As the court explained, the BLM follows a three-step decision-making process when it grants access to public lands for oil and gas development. First, it must prepare a Resource Management Plan (RMP) for the general area. Second, it leases specific parcels. Third, lessees submit applications for permits to drill.
In 2007, BLM adopted an RMP/EIS for an area spread across twelve counties in central California. The RMP/EIS projected that no more than 15 wills would be drilled within the next 15 to 20 years. It based the projection on historical drilling activities and concluded “[t]his trend is not likely to change much.”
In 2011, BLM decided to sell oil and gas leases on a 2,700-acre portion of the RMP/EIS area and conducted an Environmental Assessment (EA).

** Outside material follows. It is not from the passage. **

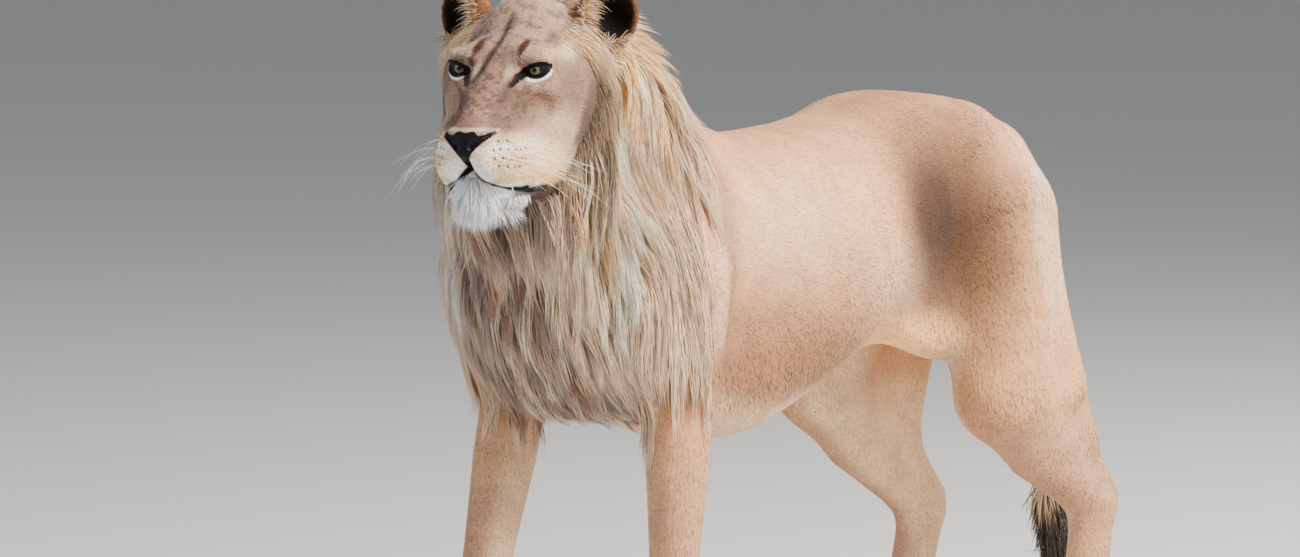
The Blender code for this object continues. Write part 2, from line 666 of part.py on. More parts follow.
def main():
    for obj in list(bpy.data.objects):
        bpy.data.objects.remove(obj, do_unlink=True)
    clay = Clay((-0.30, -0.76, -0.03), (0.36, 1.42, 1.37), CELL)
    add_trunk(clay)
    for side, s in SIDES.items():
        add_foreleg(clay, s, FORELEGS[side])
        add_hindleg(clay, s, HINDLEGS[side])
    add_mane(clay)
    add_head(clay)
    add_tail(clay)
    clay.soften()
    # The soles are cut flat at floor level
    clay.value = np.maximum(clay.value, -clay.axes[2][None, None, :] + 0.0005)
    lion = clay.surface("lion")
    thin_out(lion, TRIANGLES)
    pieces = part(lion)
    for piece in head_pieces(pieces["head"]):
        pieces[piece.name] = piece
    for name, piece in pieces.items():
        piece.data.name = name
        if name.startswith("eye_"):
            paint(piece, *EYEBALL)
        elif name == "nose":
            paint(piece, *NOSE)
        elif name in ("neck", "tail_tuft"):
            paint(piece, *MANE)
        else:
            paint(piece, *COAT)
    centre_on_floor(pieces.values())


def centre_on_floor(pieces):
    """Moves everything so the origin is on the floor, under the middle of the lion."""
    points = [v.co for obj in pieces for v in obj.data.vertices]
    low = [min(p[i] for p in points) for i in range(3)]
    high = [max(p[i] for p in points) for i in range(3)]
    shift = Vector((-(low[0] + high[0]) / 2, -(low[1] + high[1]) / 2, -low[2]))
    for obj in pieces:
        obj.data.transform(Matrix.Translation(shift))


main()
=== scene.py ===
# A standing young male lion: one skin over the whole body, its coat, mane and whiskers in solid tufts, and its eyes.
# Metres, Z up; places marked mm are in millimetres. The lion faces -Y and its left side is +X. Forms are laid down
# with the withers near y = 0, as the body was, and moved to the frame at the end.
import itertools
import math

import bmesh
import bpy
import numpy as np
from mathutils import Euler, Matrix, Vector


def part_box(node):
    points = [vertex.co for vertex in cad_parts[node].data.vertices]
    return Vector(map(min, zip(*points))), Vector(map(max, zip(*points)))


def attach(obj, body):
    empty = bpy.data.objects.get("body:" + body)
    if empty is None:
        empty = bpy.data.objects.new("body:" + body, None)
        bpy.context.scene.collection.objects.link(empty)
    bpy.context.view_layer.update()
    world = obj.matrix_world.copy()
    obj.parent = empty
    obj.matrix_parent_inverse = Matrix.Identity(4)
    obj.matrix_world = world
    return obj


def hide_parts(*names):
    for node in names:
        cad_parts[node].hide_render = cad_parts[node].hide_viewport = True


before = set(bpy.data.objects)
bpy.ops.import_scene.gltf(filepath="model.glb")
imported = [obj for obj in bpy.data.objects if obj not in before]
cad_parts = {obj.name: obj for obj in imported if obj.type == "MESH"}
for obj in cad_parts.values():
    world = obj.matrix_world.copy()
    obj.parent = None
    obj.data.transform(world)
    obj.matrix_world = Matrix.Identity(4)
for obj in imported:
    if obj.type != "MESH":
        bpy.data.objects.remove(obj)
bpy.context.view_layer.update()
bpy.ops.object.select_all(action="DESELECT")

head = {
    "eyeLevel": (0.15, -0.53, 1.185),  # midway between the eyes
    "turn": 16.5,  # degrees to its left
    "eye": (0.0625, 0.012, 0),  # left eyeball's centre, in the head's own frame
    "eyeRadius": 0.0195,
    "ear": {"root": (0.11, 0.17, 0.053), "lean": 26, "turn": 30, "width": 0.054, "height": 0.06},
}
toBody = Matrix.Translation(head["eyeLevel"]) @ Matrix.Rotation(math.radians(head["turn"]), 4, "Z")
sides = {"left": 1, "right": -1}


def eyeMiddle(name):
    low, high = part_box(name)
    return (low + high) / 2


shift = (eyeMiddle("eye_left") + eyeMiddle("eye_right")) / 2 - toBody @ Vector((0, head["eye"][1], 0))

foreLegs = {
    "left": {"elbow": (0.15, -0.045, 0.61), "wrist": (0.146, -0.06, 0.262), "knuckle": (0.148, -0.088, 0.08)},
    "right": {"elbow": (-0.152, -0.085, 0.615), "wrist": (-0.146, -0.195, 0.268), "knuckle": (-0.148, -0.23, 0.08)},
}
hindLegs = {
    "left": {
        "hip": (0.095, 0.95, 0.87), "knee": (0.15, 0.885, 0.56),
        "hock": (0.132, 1.2, 0.335), "knuckle": (0.138, 1.145, 0.075),
    },
    "right": {
        "hip": (-0.095, 0.93, 0.87), "knee": (-0.148, 0.77, 0.575),
        "hock": (-0.13, 1.06, 0.325), "knuckle": (-0.136, 0.99, 0.075),
    },
}


# Small number helpers

def ramp(value, low, high):
    share = np.clip((value - low) / (high - low), 0, 1)
    return share * share * (3 - 2 * share)


def fall(value, low, high):
    return ramp(-value, -high, -low)


def unit(vectors):
    return vectors / np.maximum(np.linalg.norm(vectors, axis=-1, keepdims=True), 1e-9)


def turned(vectors, matrix):
    return vectors @ np.array(matrix)[:3, :3].T


def moved(points, matrix):
    return turned(points, matrix) + np.array(matrix)[:3, 3]


def inHead(points):
    return moved(points, toBody.inverted())


def mm(values):
    return tuple(value / 1000 for value in values)


def alongTangent(direction, normals):
    return unit(direction - normals * np.sum(direction * normals, axis=1, keepdims=True))


def lineGap(points, line):
    # distance to a line of places
    gap = np.full(len(points), np.inf)
    for start, end in zip(line[:-1], line[1:]):
        start, along = np.array(start), np.array(end) - np.array(start)
        share = np.clip((points - start) @ along / (along @ along), 0, 1)
        gap = np.minimum(gap, np.linalg.norm(points - start - share[:, None] * along, axis=1))
    return gap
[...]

The EA assumed no more than one exploratory well would actually be drilled under the leases. This assumption was grounded in the half-decade old RMP/EIS – which was completed before the Fracking Revolution made extracting shale reserves economically feasible.

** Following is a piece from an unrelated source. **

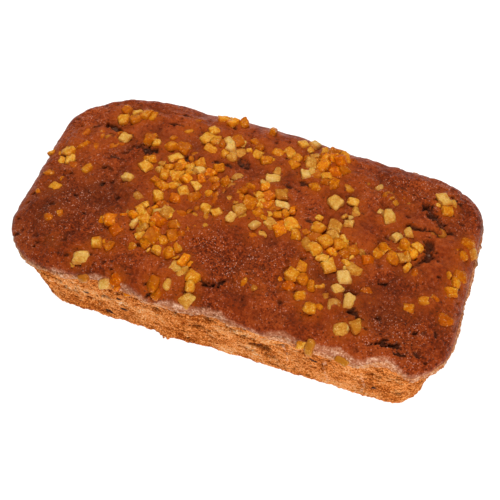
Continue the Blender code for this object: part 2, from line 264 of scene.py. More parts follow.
# Tears of the crust: from x, y to x, y, width, depth
tears = (
    (-88, 30, -80, 27, 2.2, 2.4),
    (-66, 19, -58, 18, 2.4, 2.2),
    (-40, 19, -34, 20, 1.6, 1.6),
    (-56, 39, -50, 39, 0.9, 1.3),
    (-16, 12, -13, 14, 1.1, 1.6),
    (-14, 27, -10, 25, 1.6, 1.4),
    (17, 39, 21, 37, 1.7, 2.2),
    (19, 24, 23, 23, 1.5, 1.4),
    (82, 30, 91, 20, 2.5, 2.4),
    (76, 16, 92, 16, 0.9, 1.6),
    (92, 16, 96, 20, 0.9, 1.4),
    (87, 8, 88, 1, 3.2, 2.6),
    (-9.5, -44.2, -5, -46.3, 0.9, 1.6),
    (-5, -46.3, -1, -45, 1.2, 2.2),
    (-1, -45, 2, -40.5, 0.9, 1.6),
    (100, -34, 101, -37, 0.7, 1.0),
    (93, -46, 95, -49, 0.7, 1.0),
    (62, -38, 66, -40, 1.7, 1.6),
    (78, -49, 86, -48, 2.0, 2.0),
    (-75, -8, -74, -8, 1.0, 1.6),
    (11, -34, 12, -34, 1.0, 1.4),
    (71, -18, 73, -19, 1.1, 1.4),
    (82, -2, 83, -1, 1.0, 1.4),
    (-77, 9, -68, 8, 0.7, 1.0),
    (-94, 26, -90, 27, 0.9, 1.0),
    (-44, -7, -44, -13, 0.8, 1.0),
    (12, 20, 24, 17, 0.7, 0.9),
    (28, 2, 44, 0, 0.6, 0.8),
    (-52, 48, -42, 46, 0.6, 0.8),
    (-26, 21, -18, 22, 0.9, 1.2),
    (92, 40, 96, 37, 0.9, 1.2),
    (-30, -56, -27, -57, 1.4, 1.5),
    (42, -43, 45, -45, 1.2, 1.2),
    (86, -53, 90, -51, 1.0, 1.2),
)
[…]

From the EA, the BLM concluded that selling leases would not have significant environmental impacts and issued a Finding of No Significant Impact (FONSI) rather than a new lease-specific EIS.
The plaintiff environmental nonprofits argued that the EA was insufficient and that the agency should have conducted an EIS that took into account the potential impacts of fracking. BLM countered that, under the leases, it reserved certain rights to deny drilling permit applications.
The court concluded that the reserved rights were not absolute and that the plaintiffs were correct: the agency should have considered the potentially significant environmental impacts of selling the leases.
And while NEPA typically allows an agency to tier off of a higher-level programmatic EIS, the RMP/EIS in this particular instance was inadequate because it did not reckon with the reasonably foreseeable consequences of fracking.
“[E]vidence shows that in just the past few years fracking has been combined with horizontal drilling and other modern technologies to provide access to previously unattainable shale oil such as that in the four parcels of Monterey shale at issue… Certainly, there was significant increased interest in oil and gas drilling in the Monterey shale, which is what lead to the 2012 sale.”
While the decision does not mark the first time that fracking has implicated NEPA, it could serve as a precedent as fracking expands into states like California and Alaska with substantial federally held lands and as the BLM promulgates new fracking regulations.